== DIRECTION ==
Count every line where "rigid" shows up, and give that number only.
-- Start TASK MATERIAL --
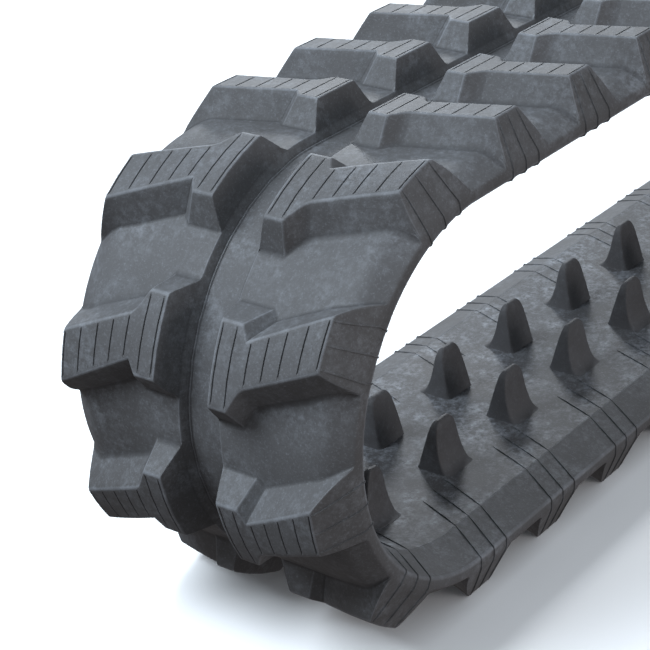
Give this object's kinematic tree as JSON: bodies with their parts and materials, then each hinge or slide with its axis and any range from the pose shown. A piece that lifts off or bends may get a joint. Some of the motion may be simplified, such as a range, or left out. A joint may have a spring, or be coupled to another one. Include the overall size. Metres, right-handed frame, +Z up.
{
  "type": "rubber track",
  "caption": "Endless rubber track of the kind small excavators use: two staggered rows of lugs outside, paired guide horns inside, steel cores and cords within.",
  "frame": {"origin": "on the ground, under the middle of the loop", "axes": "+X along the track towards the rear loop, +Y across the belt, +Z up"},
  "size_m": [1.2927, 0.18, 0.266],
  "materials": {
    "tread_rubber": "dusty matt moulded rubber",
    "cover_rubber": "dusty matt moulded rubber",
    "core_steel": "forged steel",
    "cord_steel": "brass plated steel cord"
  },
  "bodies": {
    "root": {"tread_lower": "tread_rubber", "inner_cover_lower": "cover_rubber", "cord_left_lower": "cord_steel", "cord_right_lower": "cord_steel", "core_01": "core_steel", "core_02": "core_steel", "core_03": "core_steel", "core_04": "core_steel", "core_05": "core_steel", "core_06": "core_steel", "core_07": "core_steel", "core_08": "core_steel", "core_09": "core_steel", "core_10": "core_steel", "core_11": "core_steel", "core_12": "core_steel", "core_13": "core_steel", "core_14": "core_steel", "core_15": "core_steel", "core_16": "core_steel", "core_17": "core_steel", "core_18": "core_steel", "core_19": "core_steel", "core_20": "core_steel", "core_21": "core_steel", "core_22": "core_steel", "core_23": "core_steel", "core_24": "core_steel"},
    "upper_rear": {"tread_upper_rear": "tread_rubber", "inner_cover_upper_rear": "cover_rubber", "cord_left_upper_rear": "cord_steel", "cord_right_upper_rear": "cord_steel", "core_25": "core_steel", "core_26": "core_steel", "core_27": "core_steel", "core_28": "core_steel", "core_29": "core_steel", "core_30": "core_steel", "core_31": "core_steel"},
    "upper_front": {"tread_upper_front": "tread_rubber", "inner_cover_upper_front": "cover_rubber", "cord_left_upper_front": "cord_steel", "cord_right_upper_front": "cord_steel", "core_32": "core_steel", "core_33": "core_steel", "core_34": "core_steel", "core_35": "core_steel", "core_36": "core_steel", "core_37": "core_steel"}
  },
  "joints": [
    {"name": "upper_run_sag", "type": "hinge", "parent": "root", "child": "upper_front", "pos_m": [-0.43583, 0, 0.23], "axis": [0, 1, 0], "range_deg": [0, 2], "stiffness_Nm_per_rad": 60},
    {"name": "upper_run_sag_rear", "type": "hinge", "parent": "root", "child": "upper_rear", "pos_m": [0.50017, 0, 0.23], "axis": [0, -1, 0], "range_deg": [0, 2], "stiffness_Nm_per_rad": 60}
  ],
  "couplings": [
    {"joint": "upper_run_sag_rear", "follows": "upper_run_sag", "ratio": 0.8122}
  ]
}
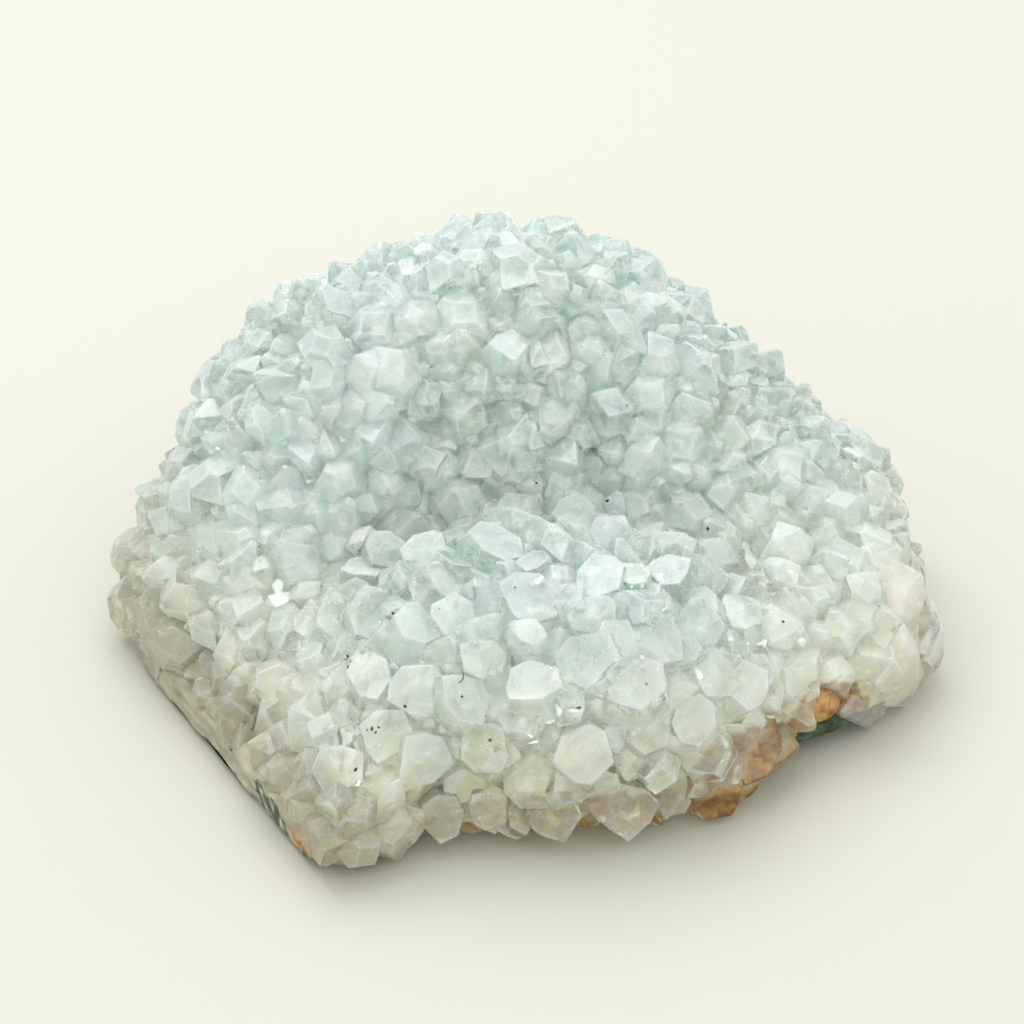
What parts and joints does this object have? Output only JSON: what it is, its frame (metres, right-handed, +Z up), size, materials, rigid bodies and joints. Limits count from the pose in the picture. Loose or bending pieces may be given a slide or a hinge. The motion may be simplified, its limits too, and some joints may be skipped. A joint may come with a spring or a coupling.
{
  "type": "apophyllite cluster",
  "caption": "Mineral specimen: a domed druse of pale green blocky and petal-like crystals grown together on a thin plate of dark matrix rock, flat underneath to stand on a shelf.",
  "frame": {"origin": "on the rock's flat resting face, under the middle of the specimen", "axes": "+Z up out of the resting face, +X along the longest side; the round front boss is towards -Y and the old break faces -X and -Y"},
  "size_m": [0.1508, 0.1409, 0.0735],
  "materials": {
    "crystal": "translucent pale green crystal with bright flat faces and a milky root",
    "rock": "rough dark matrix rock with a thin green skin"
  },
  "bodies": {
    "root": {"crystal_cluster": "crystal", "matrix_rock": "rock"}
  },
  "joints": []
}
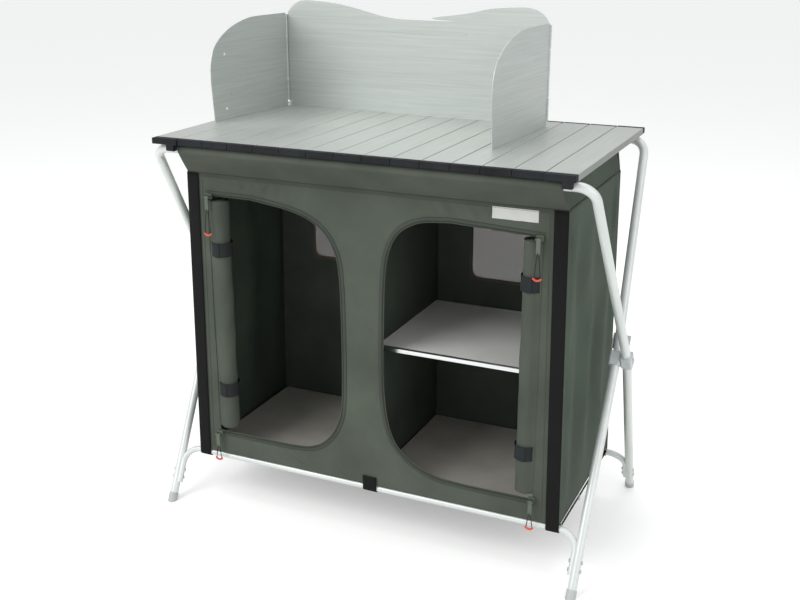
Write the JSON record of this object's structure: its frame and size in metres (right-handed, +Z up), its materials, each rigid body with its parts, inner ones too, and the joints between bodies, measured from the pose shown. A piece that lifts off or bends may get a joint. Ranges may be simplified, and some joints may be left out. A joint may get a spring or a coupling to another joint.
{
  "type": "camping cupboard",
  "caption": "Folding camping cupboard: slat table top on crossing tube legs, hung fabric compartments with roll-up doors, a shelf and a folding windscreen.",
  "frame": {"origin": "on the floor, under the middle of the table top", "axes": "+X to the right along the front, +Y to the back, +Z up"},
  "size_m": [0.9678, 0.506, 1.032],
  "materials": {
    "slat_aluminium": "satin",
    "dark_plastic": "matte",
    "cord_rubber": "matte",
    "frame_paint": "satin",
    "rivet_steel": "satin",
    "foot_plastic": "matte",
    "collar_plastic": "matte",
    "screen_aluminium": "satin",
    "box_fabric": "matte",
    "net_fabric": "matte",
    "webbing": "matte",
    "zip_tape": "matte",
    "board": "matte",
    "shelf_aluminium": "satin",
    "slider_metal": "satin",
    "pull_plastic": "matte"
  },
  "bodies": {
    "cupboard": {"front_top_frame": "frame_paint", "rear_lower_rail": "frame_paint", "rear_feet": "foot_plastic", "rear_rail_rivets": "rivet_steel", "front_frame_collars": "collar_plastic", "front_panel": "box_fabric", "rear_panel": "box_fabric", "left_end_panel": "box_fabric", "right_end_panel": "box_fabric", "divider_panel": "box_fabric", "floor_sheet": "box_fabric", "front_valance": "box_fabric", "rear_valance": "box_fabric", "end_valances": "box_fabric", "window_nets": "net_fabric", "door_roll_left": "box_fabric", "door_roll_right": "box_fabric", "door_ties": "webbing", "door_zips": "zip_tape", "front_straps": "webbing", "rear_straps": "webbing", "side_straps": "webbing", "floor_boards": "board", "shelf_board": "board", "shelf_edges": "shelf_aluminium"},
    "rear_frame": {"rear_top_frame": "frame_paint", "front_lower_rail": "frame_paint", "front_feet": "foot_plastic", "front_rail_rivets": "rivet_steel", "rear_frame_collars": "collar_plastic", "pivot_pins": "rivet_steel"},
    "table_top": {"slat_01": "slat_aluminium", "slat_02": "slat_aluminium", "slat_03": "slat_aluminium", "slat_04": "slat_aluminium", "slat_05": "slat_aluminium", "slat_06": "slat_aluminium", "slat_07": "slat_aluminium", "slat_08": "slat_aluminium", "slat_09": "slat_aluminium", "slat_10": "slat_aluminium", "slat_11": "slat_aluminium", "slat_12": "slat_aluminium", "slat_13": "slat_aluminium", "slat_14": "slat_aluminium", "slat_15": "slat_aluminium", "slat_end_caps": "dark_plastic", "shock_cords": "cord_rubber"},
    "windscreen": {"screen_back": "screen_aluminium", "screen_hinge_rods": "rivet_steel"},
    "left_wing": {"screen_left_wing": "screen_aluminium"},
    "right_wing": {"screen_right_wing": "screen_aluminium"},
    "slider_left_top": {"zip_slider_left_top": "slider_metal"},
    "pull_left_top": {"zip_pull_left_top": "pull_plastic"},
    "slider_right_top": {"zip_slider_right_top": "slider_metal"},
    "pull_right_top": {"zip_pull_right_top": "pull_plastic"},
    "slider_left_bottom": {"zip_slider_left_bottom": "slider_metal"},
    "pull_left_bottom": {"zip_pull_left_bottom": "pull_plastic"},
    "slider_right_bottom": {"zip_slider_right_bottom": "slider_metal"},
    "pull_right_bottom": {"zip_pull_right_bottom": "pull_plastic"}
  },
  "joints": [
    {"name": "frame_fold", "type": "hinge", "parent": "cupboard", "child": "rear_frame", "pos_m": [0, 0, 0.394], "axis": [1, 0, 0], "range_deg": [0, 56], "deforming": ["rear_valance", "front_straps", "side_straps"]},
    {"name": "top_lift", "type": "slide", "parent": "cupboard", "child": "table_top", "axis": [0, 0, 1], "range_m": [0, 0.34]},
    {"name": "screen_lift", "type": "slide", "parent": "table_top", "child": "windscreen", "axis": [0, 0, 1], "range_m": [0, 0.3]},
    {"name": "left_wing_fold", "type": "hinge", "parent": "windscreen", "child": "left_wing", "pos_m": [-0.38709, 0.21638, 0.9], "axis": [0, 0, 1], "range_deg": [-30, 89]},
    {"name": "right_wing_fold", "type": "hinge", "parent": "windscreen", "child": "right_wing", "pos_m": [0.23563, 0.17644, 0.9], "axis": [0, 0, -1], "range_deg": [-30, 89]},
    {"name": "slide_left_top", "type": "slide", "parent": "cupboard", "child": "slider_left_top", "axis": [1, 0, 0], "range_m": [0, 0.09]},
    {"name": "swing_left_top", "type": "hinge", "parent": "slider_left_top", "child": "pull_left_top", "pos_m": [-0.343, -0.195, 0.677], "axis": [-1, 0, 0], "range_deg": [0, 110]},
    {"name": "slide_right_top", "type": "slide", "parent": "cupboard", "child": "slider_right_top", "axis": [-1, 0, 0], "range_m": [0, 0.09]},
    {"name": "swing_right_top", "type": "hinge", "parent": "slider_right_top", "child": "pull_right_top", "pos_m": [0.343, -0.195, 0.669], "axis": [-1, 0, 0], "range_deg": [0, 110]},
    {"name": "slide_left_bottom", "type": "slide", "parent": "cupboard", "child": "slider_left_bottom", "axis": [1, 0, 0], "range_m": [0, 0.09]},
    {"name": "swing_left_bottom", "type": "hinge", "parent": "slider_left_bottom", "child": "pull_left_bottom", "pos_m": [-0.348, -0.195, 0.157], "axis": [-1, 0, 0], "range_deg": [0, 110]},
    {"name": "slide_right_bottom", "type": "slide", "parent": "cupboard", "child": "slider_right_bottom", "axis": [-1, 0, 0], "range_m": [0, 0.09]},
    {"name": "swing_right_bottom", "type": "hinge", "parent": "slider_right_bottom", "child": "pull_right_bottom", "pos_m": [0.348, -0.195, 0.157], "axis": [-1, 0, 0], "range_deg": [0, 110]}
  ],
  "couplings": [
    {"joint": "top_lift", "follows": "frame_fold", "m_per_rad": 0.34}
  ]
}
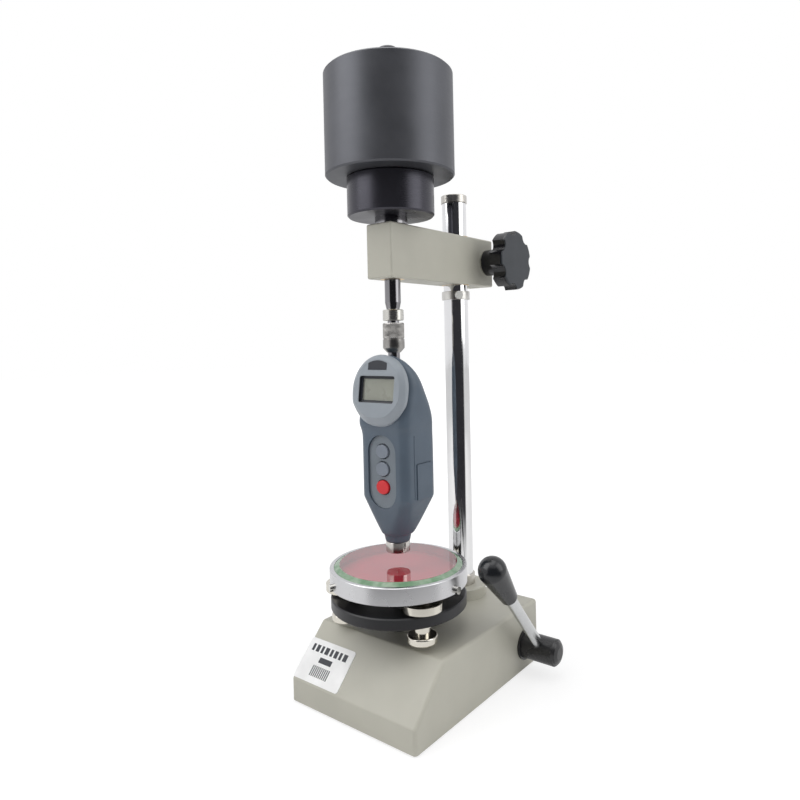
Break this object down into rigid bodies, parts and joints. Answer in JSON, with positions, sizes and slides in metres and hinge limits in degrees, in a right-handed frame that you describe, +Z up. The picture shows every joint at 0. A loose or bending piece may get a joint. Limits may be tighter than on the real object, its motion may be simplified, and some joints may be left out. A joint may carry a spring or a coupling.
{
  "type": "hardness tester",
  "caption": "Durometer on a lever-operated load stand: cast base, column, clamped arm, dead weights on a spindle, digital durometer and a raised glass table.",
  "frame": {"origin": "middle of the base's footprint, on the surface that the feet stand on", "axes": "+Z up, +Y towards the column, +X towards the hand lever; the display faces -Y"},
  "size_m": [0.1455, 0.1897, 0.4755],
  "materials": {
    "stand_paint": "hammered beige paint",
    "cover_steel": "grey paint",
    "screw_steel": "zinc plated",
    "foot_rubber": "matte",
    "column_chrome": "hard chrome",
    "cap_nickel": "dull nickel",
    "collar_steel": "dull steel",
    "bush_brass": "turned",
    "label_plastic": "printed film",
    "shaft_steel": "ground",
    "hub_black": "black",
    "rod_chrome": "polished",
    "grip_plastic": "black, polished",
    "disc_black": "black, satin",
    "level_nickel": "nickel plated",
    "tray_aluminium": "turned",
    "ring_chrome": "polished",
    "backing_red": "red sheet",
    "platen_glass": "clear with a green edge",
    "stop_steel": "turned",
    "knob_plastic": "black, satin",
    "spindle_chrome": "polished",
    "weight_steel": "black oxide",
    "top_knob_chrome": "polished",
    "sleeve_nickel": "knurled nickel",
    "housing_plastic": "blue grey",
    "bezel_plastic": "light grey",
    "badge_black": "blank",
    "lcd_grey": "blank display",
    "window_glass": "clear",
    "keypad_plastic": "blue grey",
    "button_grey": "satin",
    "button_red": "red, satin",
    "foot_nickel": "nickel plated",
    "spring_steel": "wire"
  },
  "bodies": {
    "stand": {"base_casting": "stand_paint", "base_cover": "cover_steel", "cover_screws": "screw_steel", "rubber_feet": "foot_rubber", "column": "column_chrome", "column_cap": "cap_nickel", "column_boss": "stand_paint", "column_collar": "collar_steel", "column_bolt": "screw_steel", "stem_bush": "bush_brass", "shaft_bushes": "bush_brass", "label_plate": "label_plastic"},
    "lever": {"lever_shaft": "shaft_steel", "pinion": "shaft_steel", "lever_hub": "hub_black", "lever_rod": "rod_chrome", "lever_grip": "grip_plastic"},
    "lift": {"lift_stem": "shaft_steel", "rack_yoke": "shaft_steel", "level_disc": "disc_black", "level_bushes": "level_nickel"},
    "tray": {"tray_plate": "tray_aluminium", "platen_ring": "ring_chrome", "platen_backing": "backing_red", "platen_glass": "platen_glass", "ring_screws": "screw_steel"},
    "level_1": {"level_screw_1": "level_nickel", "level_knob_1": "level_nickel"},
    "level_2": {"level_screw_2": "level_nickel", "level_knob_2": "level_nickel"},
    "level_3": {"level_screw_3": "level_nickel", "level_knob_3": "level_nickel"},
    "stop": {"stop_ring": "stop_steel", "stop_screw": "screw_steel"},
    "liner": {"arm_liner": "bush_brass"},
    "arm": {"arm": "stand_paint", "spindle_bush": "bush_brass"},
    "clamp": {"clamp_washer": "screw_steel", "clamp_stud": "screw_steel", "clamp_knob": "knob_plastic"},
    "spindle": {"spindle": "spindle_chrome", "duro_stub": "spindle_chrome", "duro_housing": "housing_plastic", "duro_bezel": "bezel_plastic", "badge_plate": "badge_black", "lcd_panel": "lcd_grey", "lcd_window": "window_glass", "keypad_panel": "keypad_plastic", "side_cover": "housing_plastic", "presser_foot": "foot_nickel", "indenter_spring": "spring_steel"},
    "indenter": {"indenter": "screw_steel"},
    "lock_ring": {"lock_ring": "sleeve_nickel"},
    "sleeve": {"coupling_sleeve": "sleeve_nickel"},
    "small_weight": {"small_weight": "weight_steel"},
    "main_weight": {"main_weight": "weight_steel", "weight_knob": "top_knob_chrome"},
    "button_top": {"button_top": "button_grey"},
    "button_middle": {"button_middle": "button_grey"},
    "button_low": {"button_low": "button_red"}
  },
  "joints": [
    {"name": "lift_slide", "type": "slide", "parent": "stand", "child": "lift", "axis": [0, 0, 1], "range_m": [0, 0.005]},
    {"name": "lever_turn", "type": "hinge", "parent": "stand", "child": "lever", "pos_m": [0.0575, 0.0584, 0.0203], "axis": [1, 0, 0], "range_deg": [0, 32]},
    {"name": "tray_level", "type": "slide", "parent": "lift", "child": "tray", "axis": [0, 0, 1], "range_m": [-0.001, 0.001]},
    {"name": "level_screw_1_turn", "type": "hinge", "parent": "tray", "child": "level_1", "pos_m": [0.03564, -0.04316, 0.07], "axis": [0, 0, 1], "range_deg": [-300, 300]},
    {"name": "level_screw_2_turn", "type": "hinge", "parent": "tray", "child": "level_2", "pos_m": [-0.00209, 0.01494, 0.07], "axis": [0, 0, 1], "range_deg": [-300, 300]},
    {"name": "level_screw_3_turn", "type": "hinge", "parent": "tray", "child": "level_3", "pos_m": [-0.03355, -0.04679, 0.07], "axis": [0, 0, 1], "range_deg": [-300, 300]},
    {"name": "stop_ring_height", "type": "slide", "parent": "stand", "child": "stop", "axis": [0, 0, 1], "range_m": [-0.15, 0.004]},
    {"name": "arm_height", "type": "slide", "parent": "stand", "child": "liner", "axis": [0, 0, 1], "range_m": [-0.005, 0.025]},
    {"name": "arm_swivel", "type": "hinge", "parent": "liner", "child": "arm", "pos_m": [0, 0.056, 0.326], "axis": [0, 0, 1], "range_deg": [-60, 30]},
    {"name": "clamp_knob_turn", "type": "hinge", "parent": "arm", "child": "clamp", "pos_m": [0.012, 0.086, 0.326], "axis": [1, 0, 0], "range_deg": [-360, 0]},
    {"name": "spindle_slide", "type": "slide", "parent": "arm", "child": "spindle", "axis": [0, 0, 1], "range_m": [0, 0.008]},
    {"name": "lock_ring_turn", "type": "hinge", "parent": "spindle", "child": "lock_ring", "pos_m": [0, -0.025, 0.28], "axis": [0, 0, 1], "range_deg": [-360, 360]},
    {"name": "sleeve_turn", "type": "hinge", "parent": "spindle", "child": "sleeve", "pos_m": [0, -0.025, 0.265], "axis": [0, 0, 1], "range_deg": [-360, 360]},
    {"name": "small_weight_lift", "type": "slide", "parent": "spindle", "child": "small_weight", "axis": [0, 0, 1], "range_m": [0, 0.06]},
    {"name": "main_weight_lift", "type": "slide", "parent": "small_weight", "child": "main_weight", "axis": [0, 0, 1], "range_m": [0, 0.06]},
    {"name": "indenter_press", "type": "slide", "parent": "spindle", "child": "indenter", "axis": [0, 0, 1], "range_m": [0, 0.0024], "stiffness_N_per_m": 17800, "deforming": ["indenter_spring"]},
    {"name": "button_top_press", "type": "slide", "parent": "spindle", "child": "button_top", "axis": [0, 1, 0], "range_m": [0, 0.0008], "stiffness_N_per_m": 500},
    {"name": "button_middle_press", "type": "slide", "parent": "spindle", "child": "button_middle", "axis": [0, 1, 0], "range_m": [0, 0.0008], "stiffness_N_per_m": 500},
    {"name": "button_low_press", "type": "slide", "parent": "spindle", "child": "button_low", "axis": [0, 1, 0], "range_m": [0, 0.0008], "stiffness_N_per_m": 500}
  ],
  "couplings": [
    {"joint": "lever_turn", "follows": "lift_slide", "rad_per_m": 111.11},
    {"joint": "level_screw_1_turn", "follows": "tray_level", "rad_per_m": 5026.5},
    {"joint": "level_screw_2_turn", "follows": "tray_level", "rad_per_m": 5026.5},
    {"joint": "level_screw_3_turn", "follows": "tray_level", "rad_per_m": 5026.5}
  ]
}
-- End TASK MATERIAL --
== FULL ANSWER ==
3